• _Problem requirements_: The entries below contain a line with "the right one" and a line with "bpy.context.view_layer.update()". Quote exactly those two lines and all lines between them.

• _Records for processing_:
=======

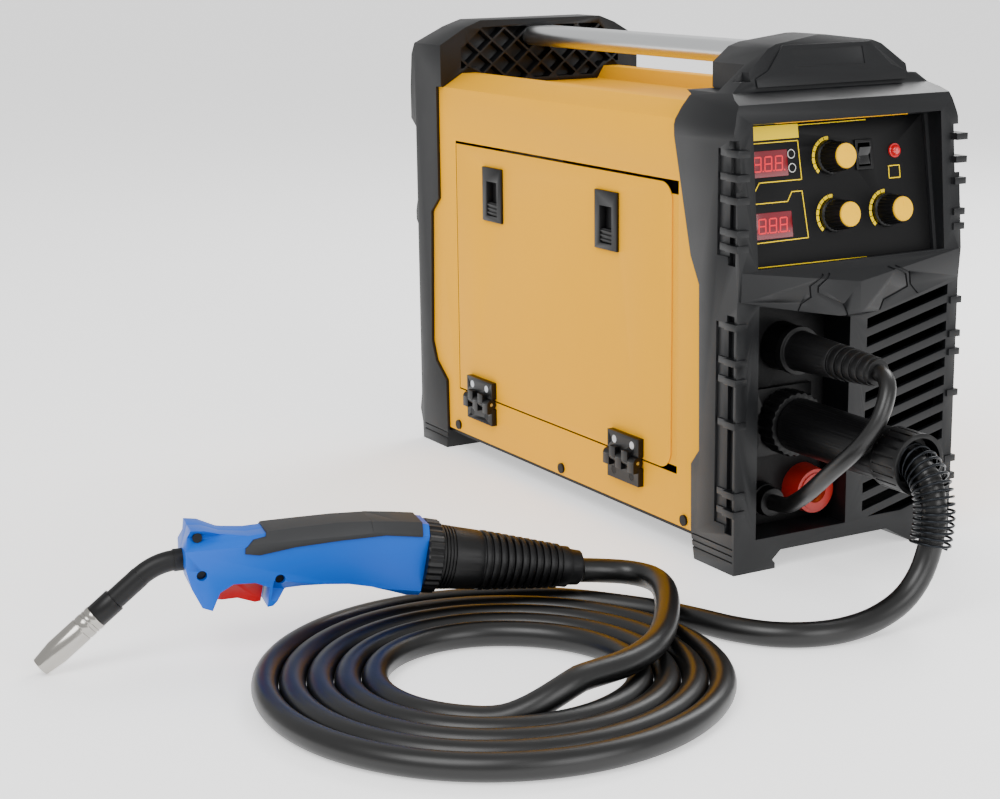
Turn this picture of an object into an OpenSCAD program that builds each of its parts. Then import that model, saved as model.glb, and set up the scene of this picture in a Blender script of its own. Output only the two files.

=======

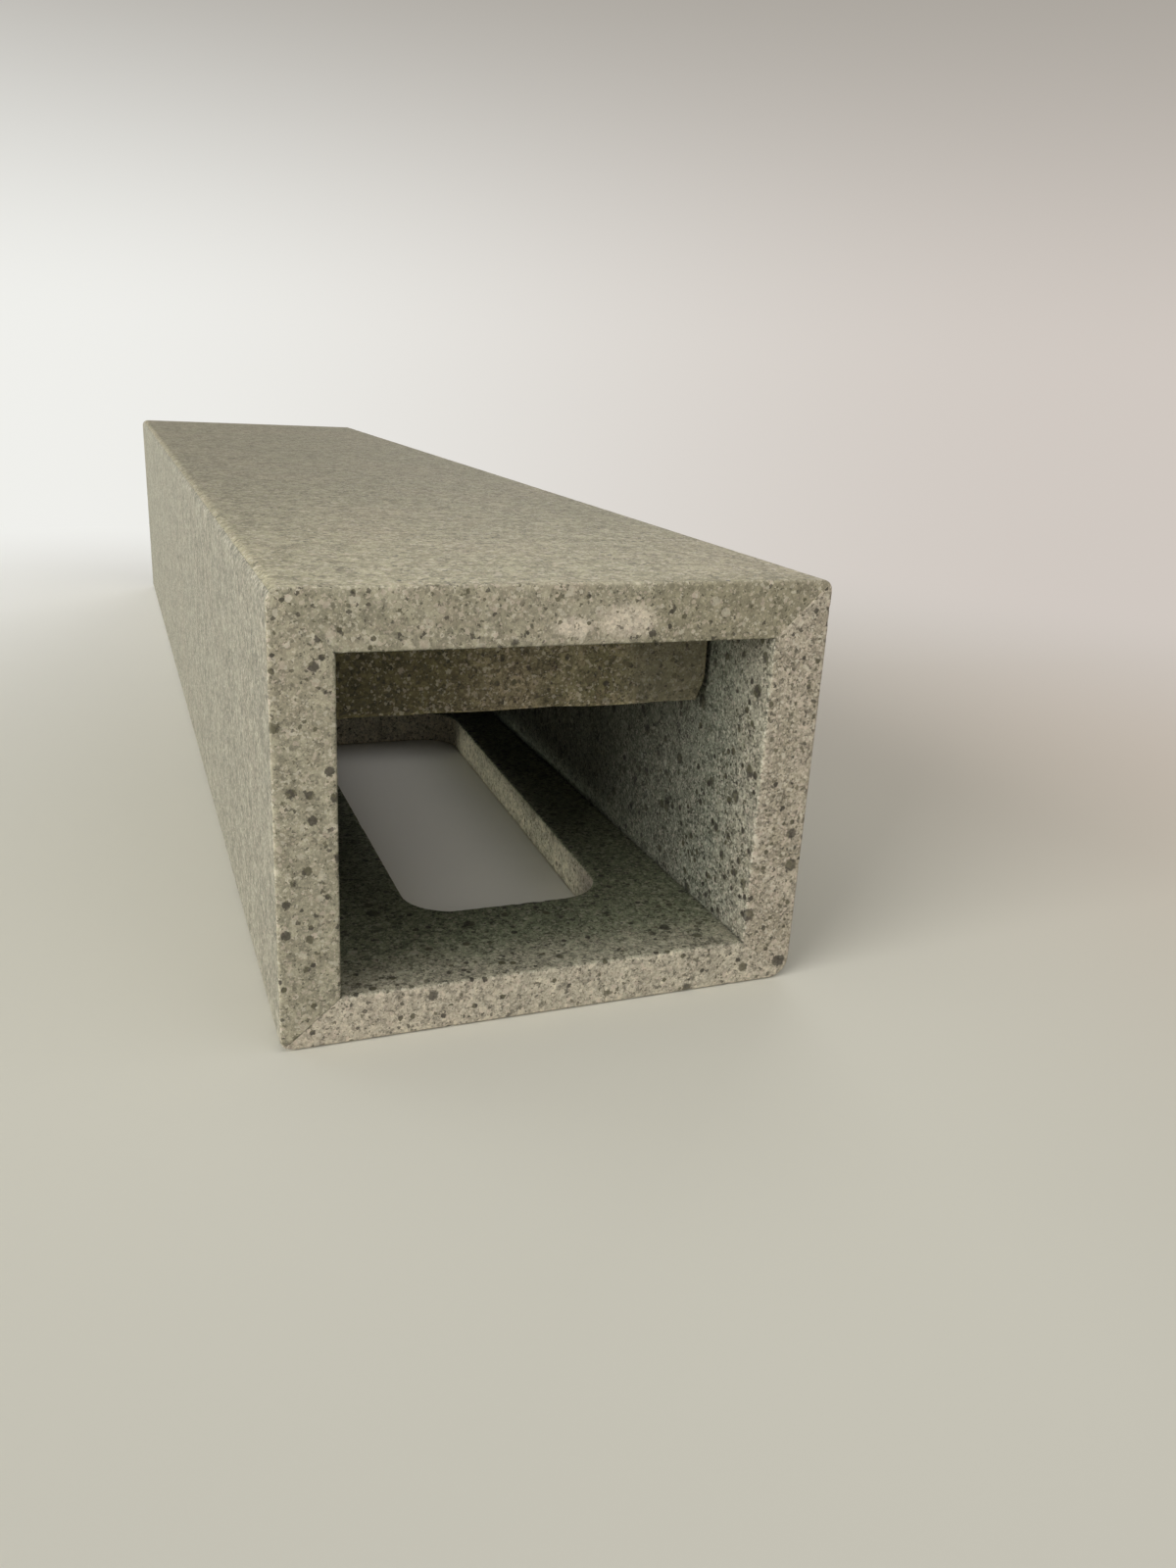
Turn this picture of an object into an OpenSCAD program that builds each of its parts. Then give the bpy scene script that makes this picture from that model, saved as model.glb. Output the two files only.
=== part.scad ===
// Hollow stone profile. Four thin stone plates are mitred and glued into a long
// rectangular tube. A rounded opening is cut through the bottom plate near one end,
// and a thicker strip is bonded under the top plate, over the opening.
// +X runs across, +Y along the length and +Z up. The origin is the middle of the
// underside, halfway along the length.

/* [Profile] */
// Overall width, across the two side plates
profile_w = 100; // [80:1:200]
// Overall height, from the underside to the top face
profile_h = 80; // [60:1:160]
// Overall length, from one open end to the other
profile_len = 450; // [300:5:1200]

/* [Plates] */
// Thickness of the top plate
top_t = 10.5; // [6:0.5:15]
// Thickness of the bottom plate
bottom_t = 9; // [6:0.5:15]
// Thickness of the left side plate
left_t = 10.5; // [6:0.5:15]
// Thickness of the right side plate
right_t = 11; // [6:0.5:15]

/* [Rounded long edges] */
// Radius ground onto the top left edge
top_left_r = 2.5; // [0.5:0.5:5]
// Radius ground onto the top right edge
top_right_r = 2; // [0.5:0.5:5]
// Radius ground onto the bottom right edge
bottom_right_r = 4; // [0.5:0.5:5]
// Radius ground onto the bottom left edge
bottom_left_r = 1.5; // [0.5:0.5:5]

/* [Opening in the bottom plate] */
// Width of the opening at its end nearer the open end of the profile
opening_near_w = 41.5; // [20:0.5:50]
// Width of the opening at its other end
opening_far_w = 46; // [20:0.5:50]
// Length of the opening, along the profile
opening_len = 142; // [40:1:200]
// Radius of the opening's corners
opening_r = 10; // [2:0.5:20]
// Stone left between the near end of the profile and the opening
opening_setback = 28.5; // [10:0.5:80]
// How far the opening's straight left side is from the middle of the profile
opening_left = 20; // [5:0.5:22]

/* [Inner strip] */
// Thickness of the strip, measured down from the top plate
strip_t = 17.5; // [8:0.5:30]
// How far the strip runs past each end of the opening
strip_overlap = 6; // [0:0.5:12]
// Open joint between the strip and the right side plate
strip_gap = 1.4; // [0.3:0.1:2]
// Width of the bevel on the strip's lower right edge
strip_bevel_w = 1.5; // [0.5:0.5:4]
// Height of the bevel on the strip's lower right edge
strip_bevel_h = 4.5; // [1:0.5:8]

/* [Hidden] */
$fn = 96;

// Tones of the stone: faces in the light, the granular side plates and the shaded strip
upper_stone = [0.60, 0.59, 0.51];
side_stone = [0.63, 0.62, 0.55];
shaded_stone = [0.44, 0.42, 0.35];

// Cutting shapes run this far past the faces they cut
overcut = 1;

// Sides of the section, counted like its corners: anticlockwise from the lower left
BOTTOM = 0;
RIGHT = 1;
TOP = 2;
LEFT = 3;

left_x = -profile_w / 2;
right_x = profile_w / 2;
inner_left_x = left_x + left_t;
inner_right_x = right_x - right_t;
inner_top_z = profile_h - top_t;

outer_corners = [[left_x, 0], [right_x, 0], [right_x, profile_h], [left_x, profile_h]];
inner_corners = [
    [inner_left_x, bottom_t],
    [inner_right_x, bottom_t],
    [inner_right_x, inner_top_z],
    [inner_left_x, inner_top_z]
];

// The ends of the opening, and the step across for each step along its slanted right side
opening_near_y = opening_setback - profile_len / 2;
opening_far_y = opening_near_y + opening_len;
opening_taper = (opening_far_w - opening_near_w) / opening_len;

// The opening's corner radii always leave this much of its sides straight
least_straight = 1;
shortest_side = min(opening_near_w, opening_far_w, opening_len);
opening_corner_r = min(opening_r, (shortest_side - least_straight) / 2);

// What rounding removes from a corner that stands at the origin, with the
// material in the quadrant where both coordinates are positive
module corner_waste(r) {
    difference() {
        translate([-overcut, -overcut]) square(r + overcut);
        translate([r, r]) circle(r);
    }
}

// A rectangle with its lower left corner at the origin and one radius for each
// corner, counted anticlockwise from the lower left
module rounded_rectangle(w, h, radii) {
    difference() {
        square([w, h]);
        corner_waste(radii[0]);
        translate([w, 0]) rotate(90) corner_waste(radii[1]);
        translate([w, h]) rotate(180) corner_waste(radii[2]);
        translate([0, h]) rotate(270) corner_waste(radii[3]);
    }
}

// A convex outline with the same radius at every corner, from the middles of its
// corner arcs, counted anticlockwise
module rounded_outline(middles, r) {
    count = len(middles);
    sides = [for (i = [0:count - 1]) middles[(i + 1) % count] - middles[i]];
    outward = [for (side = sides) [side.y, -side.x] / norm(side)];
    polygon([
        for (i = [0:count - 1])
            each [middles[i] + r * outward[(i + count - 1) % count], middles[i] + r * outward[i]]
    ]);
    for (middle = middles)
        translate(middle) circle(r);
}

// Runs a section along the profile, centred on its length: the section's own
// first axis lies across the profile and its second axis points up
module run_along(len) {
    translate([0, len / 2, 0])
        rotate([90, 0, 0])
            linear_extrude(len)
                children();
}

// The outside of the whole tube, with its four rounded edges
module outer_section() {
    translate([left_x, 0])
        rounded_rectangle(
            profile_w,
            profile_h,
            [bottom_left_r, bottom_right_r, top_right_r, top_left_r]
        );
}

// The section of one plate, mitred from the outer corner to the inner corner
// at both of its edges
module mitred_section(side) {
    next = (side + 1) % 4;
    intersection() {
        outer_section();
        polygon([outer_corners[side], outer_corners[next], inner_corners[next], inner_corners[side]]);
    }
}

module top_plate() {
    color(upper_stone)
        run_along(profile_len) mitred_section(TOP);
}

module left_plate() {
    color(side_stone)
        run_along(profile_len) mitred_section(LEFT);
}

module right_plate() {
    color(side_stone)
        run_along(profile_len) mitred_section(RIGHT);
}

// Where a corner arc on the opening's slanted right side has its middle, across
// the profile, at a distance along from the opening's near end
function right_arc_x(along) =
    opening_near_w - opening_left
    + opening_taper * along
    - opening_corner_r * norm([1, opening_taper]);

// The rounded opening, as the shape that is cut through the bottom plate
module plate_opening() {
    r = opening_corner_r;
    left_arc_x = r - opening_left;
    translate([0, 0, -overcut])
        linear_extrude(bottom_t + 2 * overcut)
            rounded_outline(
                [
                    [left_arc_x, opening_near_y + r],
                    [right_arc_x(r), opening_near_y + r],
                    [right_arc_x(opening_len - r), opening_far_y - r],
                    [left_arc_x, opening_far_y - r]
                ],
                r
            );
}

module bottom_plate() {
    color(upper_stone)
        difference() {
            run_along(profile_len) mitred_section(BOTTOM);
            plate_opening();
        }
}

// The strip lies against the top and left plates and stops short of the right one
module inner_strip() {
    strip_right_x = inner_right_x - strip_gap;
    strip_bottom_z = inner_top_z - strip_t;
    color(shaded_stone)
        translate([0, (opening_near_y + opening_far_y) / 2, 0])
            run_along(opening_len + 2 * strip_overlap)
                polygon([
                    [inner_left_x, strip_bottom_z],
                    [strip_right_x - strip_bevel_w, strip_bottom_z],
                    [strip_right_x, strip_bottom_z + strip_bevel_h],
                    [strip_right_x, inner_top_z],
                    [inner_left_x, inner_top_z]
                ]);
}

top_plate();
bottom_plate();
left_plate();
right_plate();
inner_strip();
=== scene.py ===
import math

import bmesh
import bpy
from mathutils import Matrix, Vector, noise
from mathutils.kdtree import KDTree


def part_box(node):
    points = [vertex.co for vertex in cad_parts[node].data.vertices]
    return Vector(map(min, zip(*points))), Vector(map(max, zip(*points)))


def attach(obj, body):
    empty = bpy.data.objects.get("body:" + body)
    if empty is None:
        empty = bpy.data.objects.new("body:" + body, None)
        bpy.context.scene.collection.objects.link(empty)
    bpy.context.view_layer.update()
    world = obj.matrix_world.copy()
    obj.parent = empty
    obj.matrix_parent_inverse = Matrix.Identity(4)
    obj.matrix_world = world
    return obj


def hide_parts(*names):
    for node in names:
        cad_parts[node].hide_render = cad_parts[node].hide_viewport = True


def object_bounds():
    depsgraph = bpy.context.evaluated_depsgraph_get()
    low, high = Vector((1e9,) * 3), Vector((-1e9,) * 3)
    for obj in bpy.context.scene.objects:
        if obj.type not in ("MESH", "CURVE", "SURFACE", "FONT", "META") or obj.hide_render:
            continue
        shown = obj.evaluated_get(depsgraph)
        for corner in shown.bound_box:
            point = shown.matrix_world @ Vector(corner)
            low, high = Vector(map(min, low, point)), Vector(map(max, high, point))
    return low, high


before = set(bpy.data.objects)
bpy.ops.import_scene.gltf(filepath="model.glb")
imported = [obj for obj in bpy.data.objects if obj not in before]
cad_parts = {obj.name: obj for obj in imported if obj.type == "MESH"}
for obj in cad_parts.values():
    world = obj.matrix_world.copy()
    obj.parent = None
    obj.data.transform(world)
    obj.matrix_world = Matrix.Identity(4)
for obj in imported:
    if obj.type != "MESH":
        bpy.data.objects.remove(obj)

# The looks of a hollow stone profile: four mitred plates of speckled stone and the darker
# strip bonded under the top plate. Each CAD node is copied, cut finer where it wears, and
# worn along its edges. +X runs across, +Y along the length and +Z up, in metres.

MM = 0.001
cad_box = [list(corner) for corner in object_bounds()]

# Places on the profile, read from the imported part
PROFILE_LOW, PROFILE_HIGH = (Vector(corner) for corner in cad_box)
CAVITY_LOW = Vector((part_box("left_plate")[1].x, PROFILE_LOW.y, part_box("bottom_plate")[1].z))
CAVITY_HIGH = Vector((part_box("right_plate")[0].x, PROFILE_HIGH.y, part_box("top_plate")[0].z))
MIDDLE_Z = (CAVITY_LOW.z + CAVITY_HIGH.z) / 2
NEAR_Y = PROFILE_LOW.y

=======

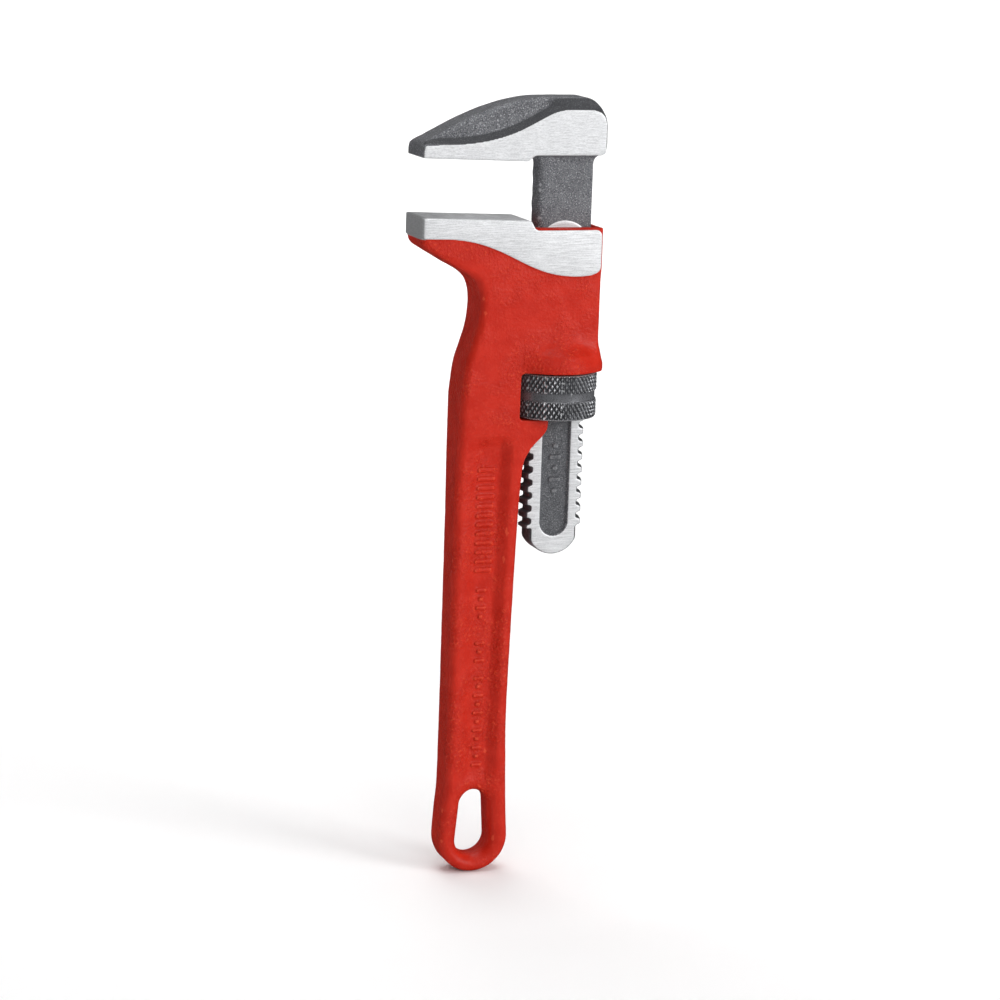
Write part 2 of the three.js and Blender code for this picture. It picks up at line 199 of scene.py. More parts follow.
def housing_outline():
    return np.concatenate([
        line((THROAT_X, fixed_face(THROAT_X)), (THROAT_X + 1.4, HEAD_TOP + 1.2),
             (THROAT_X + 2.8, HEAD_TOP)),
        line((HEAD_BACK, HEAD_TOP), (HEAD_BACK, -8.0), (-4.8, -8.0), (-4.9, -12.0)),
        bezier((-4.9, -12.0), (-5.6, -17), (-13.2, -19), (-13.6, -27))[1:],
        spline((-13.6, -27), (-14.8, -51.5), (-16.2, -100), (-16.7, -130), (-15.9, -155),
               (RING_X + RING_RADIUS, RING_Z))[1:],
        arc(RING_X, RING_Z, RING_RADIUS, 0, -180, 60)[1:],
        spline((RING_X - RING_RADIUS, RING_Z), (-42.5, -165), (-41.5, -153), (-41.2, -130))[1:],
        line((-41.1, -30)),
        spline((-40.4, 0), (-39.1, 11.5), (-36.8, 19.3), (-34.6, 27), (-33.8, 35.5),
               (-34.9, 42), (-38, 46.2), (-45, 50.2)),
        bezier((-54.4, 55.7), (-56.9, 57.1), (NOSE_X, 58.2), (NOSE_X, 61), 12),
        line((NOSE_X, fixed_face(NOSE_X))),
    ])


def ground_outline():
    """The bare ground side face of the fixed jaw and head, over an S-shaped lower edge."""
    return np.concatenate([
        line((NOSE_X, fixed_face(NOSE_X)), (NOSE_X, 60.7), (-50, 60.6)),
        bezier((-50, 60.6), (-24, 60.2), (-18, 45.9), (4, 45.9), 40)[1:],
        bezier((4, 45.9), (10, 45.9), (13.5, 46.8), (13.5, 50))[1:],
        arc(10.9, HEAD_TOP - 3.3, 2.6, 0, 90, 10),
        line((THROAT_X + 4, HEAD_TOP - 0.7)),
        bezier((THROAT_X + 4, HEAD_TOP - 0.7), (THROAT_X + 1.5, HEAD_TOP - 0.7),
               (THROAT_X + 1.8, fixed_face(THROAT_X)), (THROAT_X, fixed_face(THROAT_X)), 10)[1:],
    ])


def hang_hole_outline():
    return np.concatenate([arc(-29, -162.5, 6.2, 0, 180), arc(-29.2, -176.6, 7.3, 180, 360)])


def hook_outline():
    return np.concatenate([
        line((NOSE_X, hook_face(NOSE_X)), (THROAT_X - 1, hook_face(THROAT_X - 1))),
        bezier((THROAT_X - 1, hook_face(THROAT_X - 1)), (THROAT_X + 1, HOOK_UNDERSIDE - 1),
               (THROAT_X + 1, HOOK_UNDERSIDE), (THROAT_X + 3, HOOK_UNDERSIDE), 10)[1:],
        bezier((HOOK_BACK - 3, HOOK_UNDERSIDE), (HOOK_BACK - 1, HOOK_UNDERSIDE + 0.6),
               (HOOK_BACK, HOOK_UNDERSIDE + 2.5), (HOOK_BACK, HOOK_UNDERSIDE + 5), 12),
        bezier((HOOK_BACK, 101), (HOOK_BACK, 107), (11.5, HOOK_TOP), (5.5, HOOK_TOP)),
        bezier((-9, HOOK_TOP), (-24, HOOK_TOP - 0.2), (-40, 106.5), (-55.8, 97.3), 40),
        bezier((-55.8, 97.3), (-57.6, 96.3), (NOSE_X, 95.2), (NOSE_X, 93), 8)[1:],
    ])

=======

• _Finished exercise_:
// The strip lies against the top and left plates and stops short of the right one
module inner_strip() {
    strip_right_x = inner_right_x - strip_gap;
    strip_bottom_z = inner_top_z - strip_t;
    color(shaded_stone)
        translate([0, (opening_near_y + opening_far_y) / 2, 0])
            run_along(opening_len + 2 * strip_overlap)
                polygon([
                    [inner_left_x, strip_bottom_z],
                    [strip_right_x - strip_bevel_w, strip_bottom_z],
                    [strip_right_x, strip_bottom_z + strip_bevel_h],
                    [strip_right_x, inner_top_z],
                    [inner_left_x, inner_top_z]
                ]);
}

top_plate();
bottom_plate();
left_plate();
right_plate();
inner_strip();
=== scene.py ===
import math

import bmesh
import bpy
from mathutils import Matrix, Vector, noise
from mathutils.kdtree import KDTree


def part_box(node):
    points = [vertex.co for vertex in cad_parts[node].data.vertices]
    return Vector(map(min, zip(*points))), Vector(map(max, zip(*points)))


def attach(obj, body):
    empty = bpy.data.objects.get("body:" + body)
    if empty is None:
        empty = bpy.data.objects.new("body:" + body, None)
        bpy.context.scene.collection.objects.link(empty)
    bpy.context.view_layer.update()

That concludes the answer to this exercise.